A Hybrid Method for Winter Road Surface Temperature Prediction Using Improved LSTMs and Stacking-Based Ensemble Learning

Abstract. Wintertime low temperatures and snow cover usually diminish the friction coefficient of asphalt pavements, thereby elevating accident and congestion risks. Road surface temperature (RST) is an important parameter for maintaining traffic safety under extreme winter weather conditions, as it helps predict road icing events. Aiming to enhance the precision and robustness of RST prediction, this paper introduces a forecasting framework combining optimized Long Short-Term Memory (LSTM) architectures with a stacking-based ensemble strategy. Two improved LSTMs are constructed: (1) KNN-LSTM, integrating K-nearest neighbors to capture local spatiotemporal similarity patterns, and (2) Attention-BiLSTM, employing bidirectional temporal modeling with dynamic attention weighting mechanisms. These models function as base learners in the stacking ensemble, with Bayesian ridge regression utilized as the meta-learner to consolidate their predictions.

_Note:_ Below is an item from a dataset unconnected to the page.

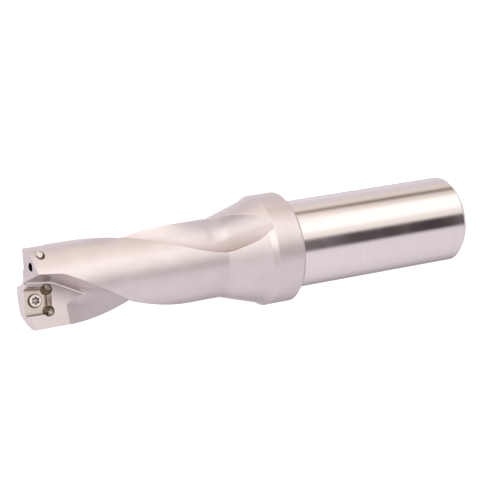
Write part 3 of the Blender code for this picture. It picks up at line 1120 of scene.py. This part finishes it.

The proposed hybrid model was trained and validated using minute-resolution winter meteorological data (2020–2024) collected from a station located on the Longhai Railway Bridge in Jiangsu, China. Experimental results show that the KNN-LSTM and Attention-BiLSTM models exhibit complementary advantages in capturing localized and global temporal features. The ensemble model demonstrates superior performance over individual models, achieving a 1-hour MAE of 0.074, MSE of 0.010, and MAPE of 46.7 % with a significant reduction compared with the best-performing single model. Under extended prediction horizons (3-hour and 6-hour), including low-temperature below 0 °C conditions and typical weather backgrounds, the ensemble model sustains high prediction accuracy and stability. These findings underscore the efficacy of integrating local pattern extraction with attention-based mechanisms via ensemble learning, thereby enhancing RST prediction. This study presents a scalable and adaptable framework for intelligent road weather management systems, offering practical insights for operational deployment.